Presently I discerned a ledge bottom and the side against the hill was also ledge. On this side, close to the bottom, I caught that peculiar movement of little particles of silvery sand, and looking more closely I could see a cleft in the rock where the water came gushing and bubbling in. Soon the entire spring became clear as crystal, and the water finding evidently its old outlet, made its way down the little hillside. I was soon able to trace and to uncover its course as it made its way to the level place below.

As the summer went on I found myself going to the spot again and again. Flowers that I found in no other part of the wood, before the autumn came were blooming along the little watercourse. Birds in abundance came to drink and to bathe. Several times I have found the half-tame deer there. Twice we were but thirty to forty paces apart. They have watched my approach, and as I stopped, have gone on with their drinking, evidently unafraid—as if it were likewise their possession. And so it is.

After spending a most valuable hour or two in the quiet there one afternoon, I could not help but wonder as I walked home whether perchance the spring may not be actually[Pg 33] happy in being able to resume its life, to fulfil, so to speak, its destiny; happy also in the service it renders flowers and the living wild things—happy in the service it renders even me. I am doubly happy and a hundred times repaid in the little help I gave it. It needed help, to enable it effectively to keep connection with its source. As it became gradually shut off from this, it weakened, became then stagnant, and finally it ceased its active life.

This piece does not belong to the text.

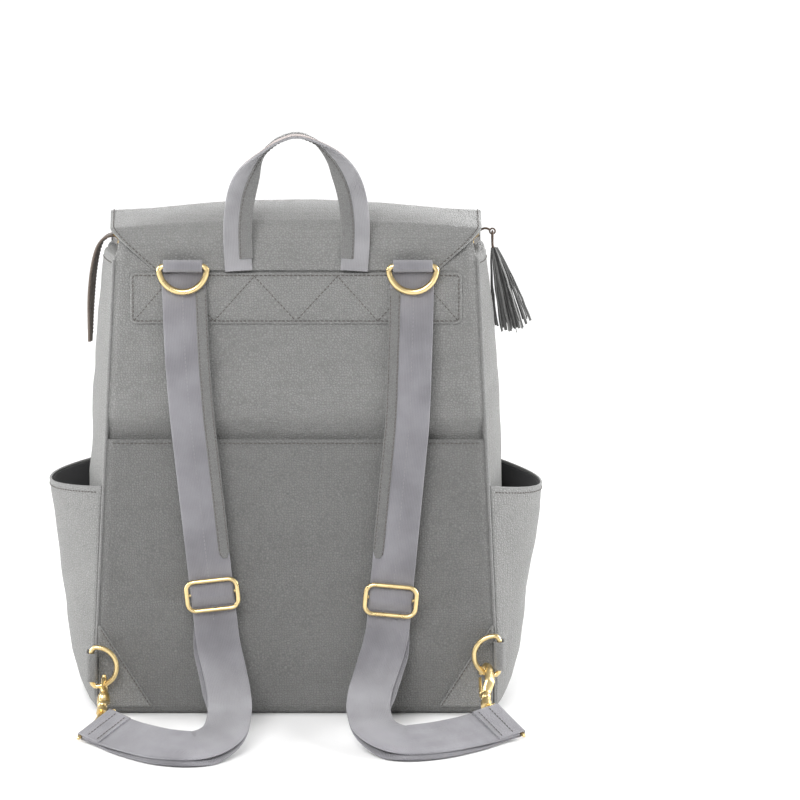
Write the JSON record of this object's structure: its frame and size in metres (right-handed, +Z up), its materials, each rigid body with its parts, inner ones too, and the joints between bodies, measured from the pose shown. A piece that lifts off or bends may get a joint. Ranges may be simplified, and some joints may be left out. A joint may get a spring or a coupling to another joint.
{
  "type": "diaper bag",
  "caption": "Soft-sided convertible backpack diaper bag in pebbled leather, with a fold-over flap, webbing shoulder straps, metal rings and hooks, side pockets and a tassel.",
  "frame": {"origin": "on the floor under the middle of the flat base, between the back and front panels", "axes": "+Z up, +Y from the back (shoulder strap side) towards the front (flap and zipper side), +X to the right when looking at the back"},
  "size_m": [0.4288, 0.3138, 0.4994],
  "materials": {
    "leather": "pebbled grain, matt",
    "webbing": "ribbed twill weave, slight sheen",
    "hardware": "satin pale gold plate",
    "zip_teeth": "satin pale gold plate",
    "zip_tape": "woven tape",
    "lining": "woven, matt",
    "board": "matt",
    "magnet": "satin"
  },
  "bodies": {
    "root": {"back_panel": "leather", "back_slip_pocket": "leather", "front_upper_panel": "leather", "front_pocket_panel": "leather", "front_pocket_lining": "lining", "gusset_left": "leather", "gusset_right": "leather", "side_pocket_left": "leather", "side_pocket_right": "leather", "base_panel": "leather", "base_board": "board", "lining": "lining", "reinforcement_band": "leather", "corner_patch_left": "leather", "corner_patch_right": "leather", "flap_back": "leather", "magnet_snap_bag": "magnet", "strap_upper_left": "webbing", "strap_upper_right": "webbing", "strap_trim_left": "leather", "strap_trim_right": "leather", "strap_lower_left": "webbing", "strap_lower_right": "webbing", "strap_return_left": "webbing", "strap_return_right": "webbing", "ring_loop_left": "webbing", "ring_loop_right": "webbing", "corner_loop_left": "leather", "corner_loop_right": "leather", "hook_swivel_left": "hardware", "hook_swivel_right": "hardware", "front_zipper_tape": "zip_tape", "front_zipper_teeth": "zip_teeth", "main_zipper_tape": "zip_tape", "main_zipper_teeth": "zip_teeth", "main_zipper_slider": "hardware"},
    "flap_top": {"flap_top": "leather"},
    "flap_front": {"flap_front": "leather", "magnet_snap_flap": "magnet"},
    "handle": {"handle_webbing": "webbing", "handle_leather": "leather"},
    "upper_ring_left": {"d_ring_left": "hardware"},
    "upper_ring_right": {"d_ring_right": "hardware"},
    "slide_left": {"slide_left": "hardware"},
    "slide_right": {"slide_right": "hardware"},
    "corner_ring_left": {"corner_ring_left": "hardware"},
    "corner_ring_right": {"corner_ring_right": "hardware"},
    "hook_left": {"hook_body_left": "hardware"},
    "hook_right": {"hook_body_right": "hardware"},
    "gate_left": {"hook_gate_left": "hardware"},
    "gate_right": {"hook_gate_right": "hardware"},
    "zip_slider": {"front_zipper_slider": "hardware"},
    "zip_pull": {"front_zipper_pull": "hardware"},
    "tassel": {"tassel_loop": "leather", "tassel_cap": "leather", "tassel_strands": "leather"},
    "zip_tail": {"zipper_tail": "leather"}
  },
  "joints": [
    {"name": "flap_lift", "type": "hinge", "parent": "root", "child": "flap_top", "pos_m": [0, -0.0665, 0.4155], "axis": [1, 0, 0], "range_deg": [0, 62]},
    {"name": "flap_fold", "type": "hinge", "parent": "flap_top", "child": "flap_front", "pos_m": [0, 0.0675, 0.416], "axis": [1, 0, 0], "range_deg": [0, 85]},
    {"name": "handle_fold", "type": "hinge", "parent": "root", "child": "handle", "pos_m": [0.0005, -0.0715, 0.3865], "axis": [1, 0, 0], "range_deg": [0, 150]},
    {"name": "upper_ring_left_swing", "type": "hinge", "parent": "root", "child": "upper_ring_left", "pos_m": [-0.095, -0.077, 0.3896], "axis": [-1, 0, 0], "range_deg": [0, 150]},
    {"name": "upper_ring_right_swing", "type": "hinge", "parent": "root", "child": "upper_ring_right", "pos_m": [0.098, -0.077, 0.3896], "axis": [-1, 0, 0], "range_deg": [0, 150]},
    {"name": "slide_left_adjust", "type": "slide", "parent": "root", "child": "slide_left", "axis": [-0.1096, 0.0308, 0.9935], "range_m": [0, 0.125]},
    {"name": "slide_right_adjust", "type": "slide", "parent": "root", "child": "slide_right", "axis": [0.0896, 0.0299, 0.9955], "range_m": [0, 0.125]},
    {"name": "corner_ring_left_swing", "type": "hinge", "parent": "root", "child": "corner_ring_left", "pos_m": [-0.1745, -0.092, 0.046], "axis": [0, 0, 1], "range_deg": [-5, 5]},
    {"name": "corner_ring_right_swing", "type": "hinge", "parent": "root", "child": "corner_ring_right", "pos_m": [0.1735, -0.092, 0.056], "axis": [0, 0, 1], "range_deg": [-5, 5]},
    {"name": "hook_left_swivel", "type": "hinge", "parent": "root", "child": "hook_left", "pos_m": [-0.16408, -0.12297, 0.01698], "axis": [0, 0.924, 0.3824], "range_deg": [-9, 9]},
    {"name": "hook_right_swivel", "type": "hinge", "parent": "root", "child": "hook_right", "pos_m": [0.16118, -0.12027, 0.02274], "axis": [0, 0.8384, 0.545], "range_deg": [-9, 9]},
    {"name": "gate_left_open", "type": "hinge", "parent": "hook_left", "child": "gate_left", "pos_m": [-0.16408, -0.11072, 0.03027], "axis": [1, 0, 0], "range_deg": [0, 11], "stiffness_Nm_per_rad": 0.004},
    {"name": "gate_right_open", "type": "hinge", "parent": "hook_right", "child": "gate_right", "pos_m": [0.15738, -0.10293, 0.02616], "axis": [-0.866, -0.2725, 0.4192], "range_deg": [0, 11], "stiffness_Nm_per_rad": 0.004},
    {"name": "front_zip_travel", "type": "slide", "parent": "root", "child": "zip_slider", "axis": [-1, 0, 0], "range_m": [0, 0.288]},
    {"name": "zip_pull_lift", "type": "hinge", "parent": "zip_slider", "child": "zip_pull", "pos_m": [0.147, 0.08001, 0.176], "axis": [1, 0, 0], "range_deg": [0, 150]},
    {"name": "tassel_swing", "type": "hinge", "parent": "root", "child": "tassel", "pos_m": [0.1689, 0, 0.408], "axis": [1, 0, 0], "range_deg": [-24, 24]},
    {"name": "zip_tail_swing", "type": "hinge", "parent": "root", "child": "zip_tail", "pos_m": [-0.162, 0, 0.4044], "axis": [1, 0, 0], "range_deg": [-25, 25]}
  ]
}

Containing a fundamental truth deeper perhaps than we realise, are these words of that gifted seer, Emanuel Swedenborg: "There is only one Fountain of Life, and the life of man is a stream therefrom, which if it were not continually replenished from its source would instantly cease to flow." And likewise these: "Those who think in the light of interior reason can see that all things are connected by intermediate links with the First Cause, and that whatever is not maintained in that connection must cease to exist."